The premise is not unique, but Oswalt does a great job imagining what happens between the panels of comics. If you're troubled, like I was, that this normal guy can sneak around undetected while Superman, Batman and Martian Manhunter go about monitoring and saving the world, don't worry; Oswalt thought of that too.
A few concepts I haven't seen in other stories include Wonder Woman offering villains reduced prison time to help her train, Batman negotiating the Weather Wizard out of another attack on the Flash and Plastic Man throwing a kegger on the Watchtower (although it included a really uncomfortable sequence where Plas captures an infiltrating Poison Ivy).
The focus is on Randone and the other side of the action he's witnessing, but not far below the surface another story is brewing, a threat to the word and the entire dimension. Oswalt's writing suggests this is a landmark occurrence, but from Randone's point of view, it's just another day at the office for the League.
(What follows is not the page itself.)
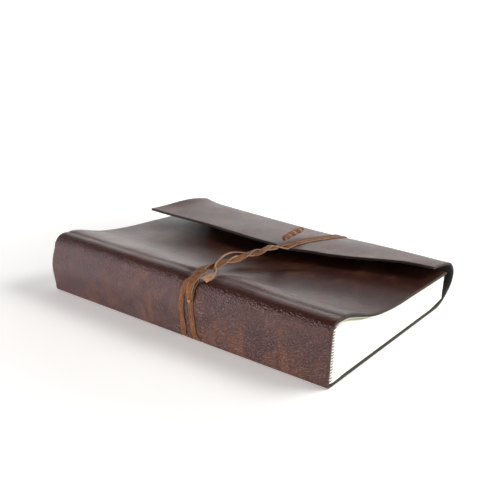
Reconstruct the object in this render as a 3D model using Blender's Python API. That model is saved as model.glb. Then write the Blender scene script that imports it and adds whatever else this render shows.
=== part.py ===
"""Leather wrap cover holding a thick sewn page block, closed by a flap and a tied leather lace.

The cover is one long hide: front cover, spine, back cover, fore-edge band and flap, with a thin lining
inside. It is split at its folds, where the real leather bends, so that each fold can turn.

Frame: +X along the spine, +Y from the spine to the fore-edge, +Z up. The book lies on its back cover,
at Z = 0, and the origin is the middle of the underside. Metres.
"""

import math

import bmesh
import bpy
from mathutils import Vector

MM = 0.001
SHARP_ANGLE = math.radians(40)   # edges sharper than this aren't shaded smooth

# ---------------------------------------------------------------- driving dimensions
LENGTH = 300 * MM                # along the spine
LEATHER = 1.4 * MM               # outer hide
LINING = 0.8 * MM                # thin inner leather
GAP = 0.3 * MM                   # between touching pieces
FOLD_GAP = 1.2 * MM              # on the outside, between the panels that meet at a fold
LINING_DEPTH = LEATHER + GAP     # from the outer surface to the lining
COVER_DEPTH = LINING_DEPTH + LINING

SPINE_FACE_Y = -2.0 * MM         # outer face of the spine, before centring
SPINE_TOP_Z = 53.2 * MM          # outer surface at the top shoulder
SHOULDER_RADIUS = 7.0 * MM
CENTRE_Y = 116.38 * MM           # moves the whole book so that its box is centred on the origin

FOLD_RADIUS = 40.0 * MM          # gentle rise from the back cover to the fore-edge band
BAND_RADIUS = 18.0 * MM          # the band's round outer side
BAND_TOP_Z = 44.4 * MM
BAND_OUT_Y = 238.3 * MM
RISE_ANGLE = 32.0                # slope of the leather where the band begins, degrees
FLAP_ANGLE = 173.5               # direction of the flap as it leaves the band, degrees
FLAP_EDGE_LEFT_Y = 131.0 * MM    # the flap is wide at the left
FLAP_EDGE_RIGHT_Y = 185.0 * MM   # and narrow at the right
FLAP_CURVE_START_X = 165.0 * MM  # its free edge is straight up to here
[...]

That's not really a disconnect though, as universe-endangering threats are so common in comic book universes that this IS just what the heroes do.
This is a story about the little things, and Oswalt captures them well, from Batman testing how long he can survive in a vacuum (27 seconds, a scene reminiscent of his quick answer to the question of how long he can hold his breath in JLA #4) to some resentment from the younger Flash and Green Lantern over Bats' skepticism about them.
“JLA: Welcome to the Working Week” is an interesting story that provides much more than just a bit of curiosity over its Hollywood connection.
* - No birds were harmed in the creation of this post.